- Born: 1966 (age 59–60)
- Education: Adam Mickiewicz University in Poznań Faculty of Law and Administration
- Occupations: entrepreneur, investor, philanthropist

= Przemysław Krych =

Polish entrepreneur, investor, philanthropist, anti-communist opposition activist

Przemysław Tomasz Krych (born 1966) is a Polish entrepreneur, investor, philanthropist, and anti-communist opposition activist.

== Biography ==
During his high school and university years he was involved with anti-communist opposition - supporting Solidarity - as activist of both: Independent Youth Movement as well as Independent Students' Association. In 1989 took part in student strike.
Upon Independent Students' Association being legalized he was elected as Chairman of Audit Committee at the Adam Mickiewicz University in Poznań.
Graduated (summa cum laude) from the Adam Mickiewicz University in Poznań Faculty of Law and Administration, where - then - worked as assistant professor.
In 1993 passed barrister exam and was appointed to the Bar at the District Chamber in Poznań.

In 2001 he founded Cornerstone Partners (currently Cornerstone Investment Management) and in 2006 – Griffin Real Estate (currently Griffin Capital Partners). Prior to founding Cornerstone Investment Management he worked as Emerging Europe Private Equity Funds Managing Director at Franklin Templeton Investments, and earlier at Bank Handlowy (currently Citi Handlowy), among others - as: Head of the Investment Committee, Member of the Credit Committee i Member of the Management Committee.

He was detained on December 17, 2017, and then temporarily arrested after the decision of the 4th Criminal Division of the Katowice-Wschód District Court on charges of paying bribes to a senator PiS Stanisław Kogut, in the form of donations - provided by third parties - to the Foundation for Disabled Persons in Stróże. On September 23, 2019, he gave an interview to Bloomberg Businessweek, in which he talked about the behind-the-scenes of the arrest. July 1, 2021, in an interview for Onet.pl mentioned the former spokesman of PiS – Adam Hofman, who, after Krych was released, offered him a meeting with Zbigniew Ziobro (at that time the Minister of Justice) and his wife Patrycja Kotecka to "clarify the situation". Another person mentioned by Krych in the interview was Krzysztof Porowski – a businessman from Sosnowiec, once accused of extortion of 5 mln PLN from the Social Insurance Institution and the corruption of the vice-president of the Katowice District Court. Before Krych's arrest, he offered to "solve the problem" for a bribe of EUR 1.5 million, and during Krych's arrest, he also offered Krych's business partner, his release for the same amount. Porowski claimed that he represents a person high in the hierarchy of the secret services.
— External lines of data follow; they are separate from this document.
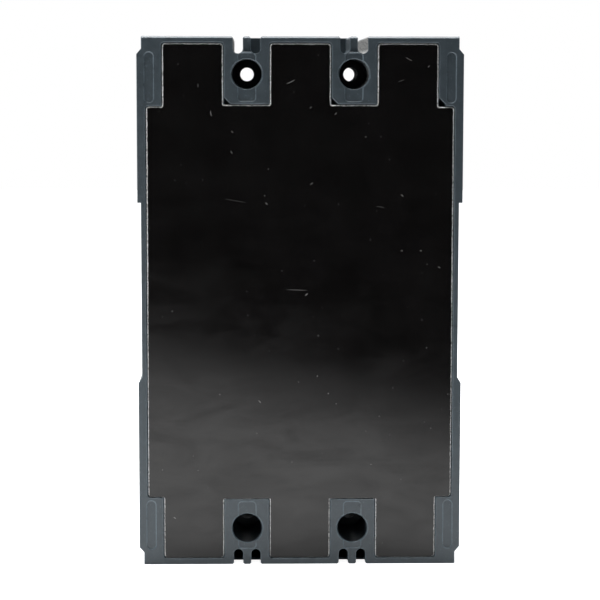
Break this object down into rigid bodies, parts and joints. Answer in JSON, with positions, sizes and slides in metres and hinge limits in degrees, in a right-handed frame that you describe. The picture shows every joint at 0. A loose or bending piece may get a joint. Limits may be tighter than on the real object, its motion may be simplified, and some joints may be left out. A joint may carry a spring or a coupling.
{
  "type": "molded case circuit breaker",
  "caption": "Upright moulded-case breaker with a swinging handle, a trip button, screw terminals in end compartments, arc chutes, contacts, toggle mechanism and trip unit inside.",
  "frame": {"origin": "centre of the mounting screw pattern, on the back face", "axes": "+Z towards the line end (up), X across the poles, +Y out of the back; the handle faces -Y"},
  "size_m": [0.0914, 0.0845, 0.15],
  "materials": {
    "case_moulding": "satin glass-filled moulding, fine grain",
    "back_sheet": "smooth black insulating sheet with faint scuffs and dust",
    "front_moulding": "satin moulding, fine grain",
    "label": "bare printed-label stock, no print",
    "handle_moulding": "satin black moulding",
    "plated_screws": "zinc plated",
    "copper": "plain copper strip, slightly tarnished",
    "braided_copper": "woven fine copper wire",
    "contact_silver": "silver alloy, matt",
    "arc_steel": "copper-flashed steel sheet",
    "fibre": "vulcanised fibre sheet",
    "bimetal_strip": "rolled bimetal",
    "magnet_steel": "zinc plated sheet steel",
    "brass_screws": "turned brass",
    "frame_steel": "zinc plated sheet steel",
    "pin_steel": "ground steel",
    "spring_steel": "drawn wire",
    "bar_moulding": "dark thermoset moulding",
    "button_red": "red moulding"
  },
  "bodies": {
    "case": {"base": "case_moulding", "back_plate": "back_sheet", "cover": "case_moulding", "front_panel": "front_moulding", "label_plate": "label", "cover_screws": "plated_screws", "line_conductor_1": "copper", "line_conductor_2": "copper", "line_conductor_3": "copper", "fixed_contact_tips": "contact_silver", "load_terminal_1": "copper", "load_terminal_2": "copper", "load_terminal_3": "copper", "terminal_screws": "plated_screws", "terminal_spring_washers": "plated_screws", "terminal_flat_washers": "plated_screws", "terminal_nuts": "plated_screws", "arc_plates_1": "arc_steel", "arc_plates_2": "arc_steel", "arc_plates_3": "arc_steel", "arc_chute_walls": "fibre", "vent_baffles": "fibre", "bimetal_1": "bimetal_strip", "bimetal_2": "bimetal_strip", "bimetal_3": "bimetal_strip", "magnet_yoke_1": "magnet_steel", "magnet_yoke_2": "magnet_steel", "magnet_yoke_3": "magnet_steel", "calibration_screws": "brass_screws", "mechanism_frame_left": "frame_steel", "mechanism_frame_right": "frame_steel", "braid_1": "braided_copper", "braid_2": "braided_copper", "braid_3": "braided_copper", "link_pivot_pin": "pin_steel", "cradle": "frame_steel", "cradle_pin": "pin_steel", "latch_pin": "pin_steel", "trip_button_spring": "spring_steel"},
    "handle": {"handle": "handle_moulding", "handle_yoke": "frame_steel", "main_springs": "spring_steel"},
    "crossbar": {"crossbar": "bar_moulding", "crossbar_drive_pins": "pin_steel", "arm_pins": "pin_steel", "contact_arm_1": "copper", "contact_arm_2": "copper", "contact_arm_3": "copper", "moving_contact_tips": "contact_silver", "contact_springs": "spring_steel"},
    "upper_links": {"upper_links": "frame_steel", "toggle_pin": "pin_steel"},
    "lower_links": {"lower_links": "frame_steel"},
    "trip_bar": {"trip_bar": "bar_moulding"},
    "trip_button": {"trip_button": "button_red"},
    "latch": {"latch": "frame_steel"},
    "armature_1": {"armature_1": "magnet_steel"},
    "armature_2": {"armature_2": "magnet_steel"},
    "armature_3": {"armature_3": "magnet_steel"}
  },
  "joints": [
    {"name": "handle_swing", "type": "hinge", "parent": "case", "child": "handle", "pos_m": [0, -0.027, 0], "axis": [1, 0, 0], "range_deg": [-30, 0], "deforming": ["main_springs"]},
    {"name": "crossbar_swing", "type": "hinge", "parent": "case", "child": "crossbar", "pos_m": [0, -0.02, -0.009], "axis": [1, 0, 0], "range_deg": [-24, 0], "deforming": ["braid_1", "braid_2", "braid_3", "contact_springs"]},
    {"name": "upper_links_fold", "type": "hinge", "parent": "case", "child": "upper_links", "pos_m": [0, -0.04173, 0], "axis": [1, 0, 0], "range_deg": [0, 25.9]},
    {"name": "lower_links_fold", "type": "hinge", "parent": "upper_links", "child": "lower_links", "pos_m": [0, -0.03203, -0.00671], "axis": [1, 0, 0], "range_deg": [-50.9, 0]},
    {"name": "trip_bar_turn", "type": "hinge", "parent": "case", "child": "trip_bar", "pos_m": [0, -0.0365, -0.031], "axis": [1, 0, 0], "range_deg": [0, 20], "stiffness_Nm_per_rad": 0.013, "springref_deg": -9.74},
    {"name": "trip_button_press", "type": "slide", "parent": "case", "child": "trip_button", "axis": [0, 1, 0], "range_m": [0, 0.002], "deforming": ["trip_button_spring"]},
    {"name": "latch_turn", "type": "hinge", "parent": "case", "child": "latch", "pos_m": [0, -0.036, -0.025], "axis": [1, 0, 0], "range_deg": [0, 10]},
    {"name": "armature_1_swing", "type": "hinge", "parent": "case", "child": "armature_1", "pos_m": [0, -0.0135, -0.046], "axis": [1, 0, 0], "range_deg": [-6, 0], "stiffness_Nm_per_rad": 0.02, "springref_deg": 5.73},
    {"name": "armature_2_swing", "type": "hinge", "parent": "case", "child": "armature_2", "pos_m": [0, -0.0135, -0.046], "axis": [1, 0, 0], "range_deg": [-6, 0], "stiffness_Nm_per_rad": 0.02, "springref_deg": 5.73},
    {"name": "armature_3_swing", "type": "hinge", "parent": "case", "child": "armature_3", "pos_m": [0, -0.0135, -0.046], "axis": [1, 0, 0], "range_deg": [-6, 0], "stiffness_Nm_per_rad": 0.02, "springref_deg": 5.73}
  ],
  "couplings": [
    {"joint": "crossbar_swing", "follows": "handle_swing", "ratio": 0.8},
    {"joint": "upper_links_fold", "follows": "handle_swing", "ratio": -0.863},
    {"joint": "lower_links_fold", "follows": "handle_swing", "ratio": 1.6947},
    {"joint": "trip_button_press", "follows": "trip_bar_turn", "m_per_rad": 0.0057296},
    {"joint": "latch_turn", "follows": "trip_bar_turn", "ratio": 0.5}
  ]
}
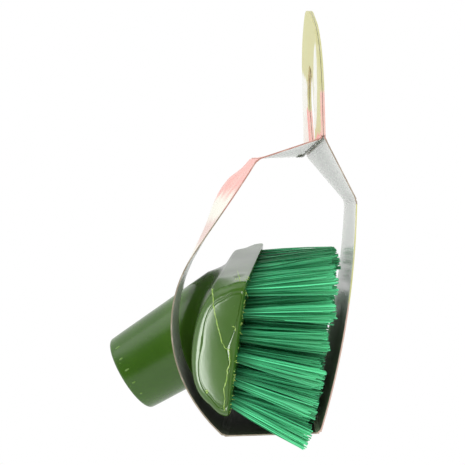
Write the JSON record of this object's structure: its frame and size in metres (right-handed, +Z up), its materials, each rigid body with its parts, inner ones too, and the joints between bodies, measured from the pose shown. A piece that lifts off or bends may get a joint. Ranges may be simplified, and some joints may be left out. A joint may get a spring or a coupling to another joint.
{
  "type": "brush head in hang sleeve",
  "caption": "Moulded sweeping brush head with an angled handle socket and rows of bristle tufts, held in a folded paperboard sleeve whose header has a hang slot.",
  "frame": {"origin": "where a peg through the header bears in the top of the hang slot, at the front leaf", "axes": "+Z up, +X the way the bristles point and the peg sticks out, +Y along the brush"},
  "size_m": [0.0992, 0.1229, 0.1691],
  "materials": {
    "moulded_plastic": "olive green, satin moulded",
    "bristle": "emerald green filament",
    "anchor_wire": "flat drawn wire",
    "sleeve_board": "folding paperboard, printed and coated outside, coated grey-white inside",
    "header_board": "folding paperboard with a yellow-green print"
  },
  "bodies": {
    "header_back": {"header_back_leaf": "header_board"},
    "back_roof": {"back_roof_panel": "sleeve_board"},
    "back": {"back_panel": "sleeve_board"},
    "floor": {"floor_panel": "sleeve_board"},
    "front": {"front_panel": "sleeve_board"},
    "front_roof": {"front_roof_panel": "sleeve_board"},
    "header_front": {"header_front_leaf": "header_board"},
    "brush": {"brush_head": "moulded_plastic", "tuft_row_1": "bristle", "tuft_row_2": "bristle", "tuft_row_3": "bristle", "tuft_row_4": "bristle", "tuft_row_5": "bristle", "tuft_row_6": "bristle", "anchor_row_1": "anchor_wire", "anchor_row_2": "anchor_wire", "anchor_row_3": "anchor_wire", "anchor_row_4": "anchor_wire", "anchor_row_5": "anchor_wire", "anchor_row_6": "anchor_wire"}
  },
  "joints": [
    {"name": "back_roof_fold", "type": "hinge", "parent": "header_back", "child": "back_roof", "pos_m": [0.00005, 0, -0.033], "axis": [0, 1, 0], "range_deg": [0, 30]},
    {"name": "shoulder_fold", "type": "hinge", "parent": "back_roof", "child": "back", "pos_m": [-0.0231, -0.047, -0.0407], "axis": [-0.0095, 0.9974, 0.0711], "range_deg": [0, 40]},
    {"name": "heel_fold", "type": "hinge", "parent": "back", "child": "floor", "pos_m": [-0.0352, -0.047, -0.1395], "axis": [0.0393, 0.9992, 0], "range_deg": [0, 45]},
    {"name": "toe_fold", "type": "hinge", "parent": "floor", "child": "front", "pos_m": [-0.0006, -0.047, -0.1384], "axis": [0.0393, 0.9992, 0], "range_deg": [0, 110]},
    {"name": "brow_fold", "type": "hinge", "parent": "front", "child": "front_roof", "pos_m": [0.0123, -0.047, -0.0552], "axis": [0.0573, 0.998, 0.0276], "range_deg": [0, 60]},
    {"name": "header_front_fold", "type": "hinge", "parent": "front_roof", "child": "header_front", "pos_m": [0.00095, 0, -0.033], "axis": [0, 1, 0], "range_deg": [0, 75]},
    {"name": "brush_slide", "type": "slide", "parent": "back", "child": "brush", "axis": [0.8416, -0.1259, 0.5252], "range_m": [0, 0.038]}
  ],
  "couplings": [
    {"joint": "toe_fold", "follows": "brush_slide", "rad_per_m": 50}
  ]
}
On July 4, 2021, during the first press conference after returning from Brussels, Donald Tusk mentioned the lack of reaction of the prosecutor's office and the Minister of Justice to the specific situations provided by Krych.

His arrest by the CBA and 6-month detention in 2018 were described in numerous publications as one of the most significant abuses of power against entrepreneurs by the prosecutor's office under the leadership of Zbigniew Ziobro. The case was described, among others: in the book "The Hunt - how business is destroyed in Poland" by Helena Kowalik-Ciemińska and Szymon Krawiec - editor in Wprost, and in the report "Punishing philanthropy in Poland: the case of Przemysław Krych" by Open Dialogue Foundation - as well as - in the report of the Open Dialogue Foundation and Judges Association "Themis" on the politicization of the Polish prosecutor's office in 2015-2023. The case was also mentioned as one of three examples of persecution of entrepreneurs in Poland in the written declaration Parliamentary Assembly of the Council of Europe from April 2023, where it was written: "The persecution of entrepreneurs such as Piotr Osiecki and Przemysław Krych, and recently the president of the entrepreneurs' organization Maciej Witucki continues. Actions against them, including security raids, arbitrary detentions and criminal charges, not only harm individual entrepreneurs but also foster a hostile environment for entrepreneurship and investment.".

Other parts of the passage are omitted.